Any suggestions would be great, i can take some photos of it if you want


----------



## shooterKD (Mar 27, 2008)

Go with glass lids and you can add all the extra lighting you want! I made the switch myself and it's well worth it!


----------



## Julian (Jun 29, 2008)

thanks for the quick responce there. i should add one more thing to this. i like how the current top is kind of "sealed" all the way around so to speak. it keeps the noise from inside the tank down as its in our bedroom. Also it prevents like from spilling out into the room so much, other than out from the tank clearly.


----------



## shooterKD (Mar 27, 2008)

Glass lids will still give you the tight seal around the trim. You just gotta either buy the right size, or get pieces custom cut at a glass shop(much cheaper). I haven't noticed any increased sounds since the switch... I'd actually say with the glass, it's quieter. As for light spilling out, it really doesn't happen since the lights will be sitting on the glass lids and pointing down into the tank. If anything, you'll get a little "mood lighting"...


----------



## Julian (Jun 29, 2008)

would something like this 
http://www.mops.ca/cgi-bin/SoftCart.exe/cshop/LICL-58120.html?L+scstore+svsx6420ff18c218

and a glass canopy work do you think?


----------



## shooterKD (Mar 27, 2008)

Absolutely! In fact, that's the exact same lighting I have on my 29 gallon tank, 'cept mine is the 30" one... In my opinion, it's a great light. Really nice, natural colour and able to grow many types of plants if that's what you're going for...


----------



## twoheadedfish (May 10, 2008)

so, i know nothing about custom glass. can someone edumecate me a little? i've got an eclipse 12 i want a new lid for. the corners are rounded and the tank itself is sorta trapezoidal. what kind of info/measurements do i have to provide to get the right glass cut?


----------



## ameekplec. (May 1, 2008)

Julian said:


> would something like this
> http://www.mops.ca/cgi-bin/SoftCart.exe/cshop/LICL-58120.html?L+scstore+svsx6420ff18c218
> 
> and a glass canopy work do you think?


Absolutely. The whole set up should be about $80 brand new too. Just make sure you get the right size canopy. Different tank manufacturers have different trim sizes, so some canopies don't fit. I learned that after getting 2 canopies. Third time was a charm.

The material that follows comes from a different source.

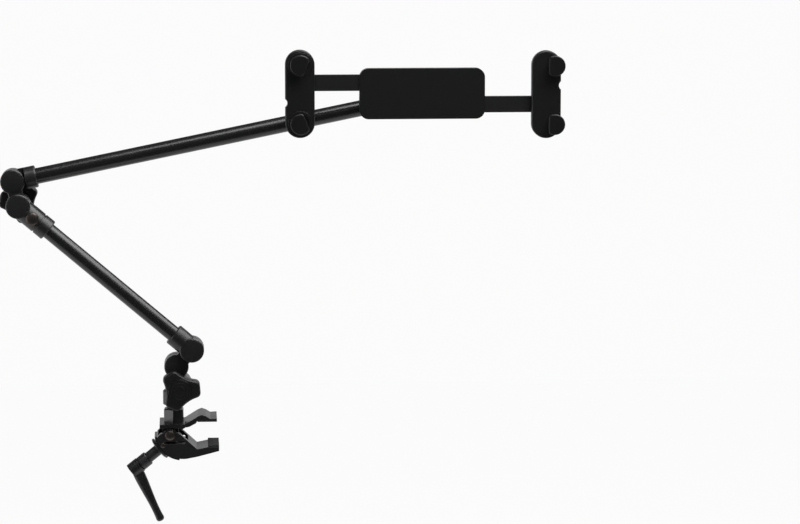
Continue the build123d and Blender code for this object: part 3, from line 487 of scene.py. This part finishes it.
class ArmDetails(bpy.types.PropertyGroup):
    """Sizes of the modelled pieces"""

    lobe_reach: FloatProperty(
        name="Knob lobe reach", description="Distance of the lobes' sharp corners from the axis",
        default=21.6 * MM, unit="LENGTH",
    )
    hollow_reach: FloatProperty(
        name="Knob hollow reach",
        description="Distance of the hollows' sharp corners from the axis",
        default=12.9 * MM, unit="LENGTH",
    )
    knob_thickness: FloatProperty(
        name="Knob thickness", description="Thickness of a knob's lobes",
        default=15.5 * MM, unit="LENGTH",
    )
    knob_edge: FloatProperty(
        name="Knob edge", description="Radius of the rounded edge of a knob",
        default=2.3 * MM, unit="LENGTH",
    )
    ring_width: FloatProperty(
        name="Disc ring width", description="Width of each raised ring on a knob's disc",
        default=0.5 * MM, unit="LENGTH",
    )
    ring_rise: FloatProperty(
        name="Disc ring rise", description="Height of each raised ring on a knob's disc",
        default=0.1 * MM, unit="LENGTH",
    )
    ring_count: IntProperty(
        name="Disc rings", description="How many raised rings a knob's disc has",
        default=2, min=0,
    )
    eye_crown: FloatProperty(
        name="Eye crown", description="Rise of the crowned front faces of the eyes",
        default=0.7 * MM, unit="LENGTH",
    )
    grub_radius: FloatProperty(
        name="Grub screw radius", description="Radius of the grub screws in the sleeves",
        default=1.9 * MM, unit="LENGTH",
    )


class ArmStudio(bpy.types.PropertyGroup):
    """Camera, floor, wall and room of the studio"""

    distance: FloatProperty(
        name="Camera distance", description="Distance of the camera from the arm",
        default=3.1, unit="LENGTH",
    )
    elevation: FloatProperty(
        name="Camera elevation", description="Height of the camera above the horizon",
        default=math.radians(7.82), subtype="ANGLE",
    )
    swing: FloatProperty(
        name="Camera swing", description="Turn of the camera round the arm, towards its left side",
        default=math.radians(4.0), subtype="ANGLE",
    )
    aim: FloatVectorProperty(
        name="Camera aim", description="Point in the middle of the picture",
        subtype="XYZ", unit="LENGTH", default=(0.2026, 0.0, 0.15735),
    )
    lens: FloatProperty(name="Lens", description="Focal length in millimetres", default=138.46)
    floor_drop: FloatProperty(
        name="Floor drop", description="Height of the arm's lowest point above the floor",
        default=0.75, unit="LENGTH",
    )
    floor_depth: FloatProperty(
        name="Floor depth", description="Length of the floor's sides",
        default=44.0, unit="LENGTH",
    )
    floor_front: FloatProperty(
        name="Floor front", description="How far the floor reaches in front of the arm",
        default=0.95, unit="LENGTH",
    )
    wall_distance: FloatProperty(
        name="Wall distance", description="Distance of the wall behind the arm",
        default=5.0, unit="LENGTH",
    )
    wall_height: FloatProperty(
        name="Wall height", description="Height of the wall behind the arm",
        default=2.6, unit="LENGTH",
    )
    room_light: FloatProperty(
        name="Room light", description="Strength of the dim room around the lamps",
        default=0.11,
    )


# Finishes of the CAD nodes


FINISHES = {}


def node_slot(name):
    """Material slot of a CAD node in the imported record."""
    entry = next(part for part in frame["record"]["subparts"] if part["node"] == name)
    return entry["material_slot"]


def make_finishes():
    """Every finish of the arm, by the record's material slots."""
    colours = bpy.context.scene.arm_finishes
    paint, plastic, disc = tuple(colours.paint), tuple(colours.plastic), tuple(colours.disc)
    rubber, steel = tuple(colours.rubber), tuple(colours.steel)
    washer, brass = (0.09, 0.09, 0.09), (0.72, 0.5, 0.22)
    blacked, coated = (0.03, 0.03, 0.032), (0.014, 0.014, 0.0155)
    return {
        "cast_paint": satin_paint("Satin black casting paint", paint, 0.38, 0.012 * MM),
        "tube_paint": satin_paint(
            "Satin black tube paint", paint, 0.24, 0.002 * MM, corner=1.8 * MM
        ),
        "slide_metal": satin_paint("Black slide paint", paint, 0.4, 0.015 * MM),
        "lever_plastic": satin_paint("Black lever coating", paint, 0.38, 0.02 * MM),
        "knob_plastic": moulded_plastic("Knob plastic", plastic, 0.44, 0.03 * MM),
        # The caps' wider rounded corner also widens their painted edge highlight
        "grip_plastic": moulded_plastic(
            "Grip cap plastic", plastic, 0.4, 0.02 * MM, corner=1.1 * MM
        ),
        "holder_plastic": moulded_plastic("Holder plastic", plastic, 0.45, 0.02 * MM),
        "knob_disc": moulded_plastic("Knob disc plastic", disc, 0.36, 0.006 * MM),
        "washer_plastic": moulded_plastic("Friction washer plastic", washer, 0.5, 0.01 * MM),
        "pad": soft_rubber("Pad rubber", rubber),
        "grip_rubber": soft_rubber("Grip rubber", rubber),
        "bright_pin": turned_metal("Jaw pin steel", steel, 0.34, coated=False),
        "brass_insert": turned_metal("Insert brass", brass, 0.32, coated=False),
        "black_steel": turned_metal("Blacked screw steel", blacked, 0.36, coated=True),
        "screw_steel": turned_metal("Coated screw steel", coated, 0.36, coated=True),
    }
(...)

I had that same light over my tank too (a 20g tank, with glass lid). Here's an old pic of it before I tore it up:











twoheadedfish said:


> so, i know nothing about custom glass. can someone edumecate me a little? i've got an eclipse 12 i want a new lid for. the corners are rounded and the tank itself is sorta trapezoidal. what kind of info/measurements do i have to provide to get the right glass cut?


Take the exact measurements (lengths/ angles) of the inside where the glass will rest, areas you need cut out to accomodate filters/heaters/cords, etc, and they can make it for you.


----------



## Julian (Jun 29, 2008)

Thanks everyone thats great. i'm measure it again tonight and maybe place and order. having the stuff shipped instead of going out to the store will be a big help to me


----------



## Julian (Jun 29, 2008)

picked up the glass canopy today , hope it fits ok as i'm not at home right now. Got it for $15 bucks so i'm not too upset with that. 

Lights to come soon. Do you think almost 2wpg will work with excel daily still. i'm hoping so


----------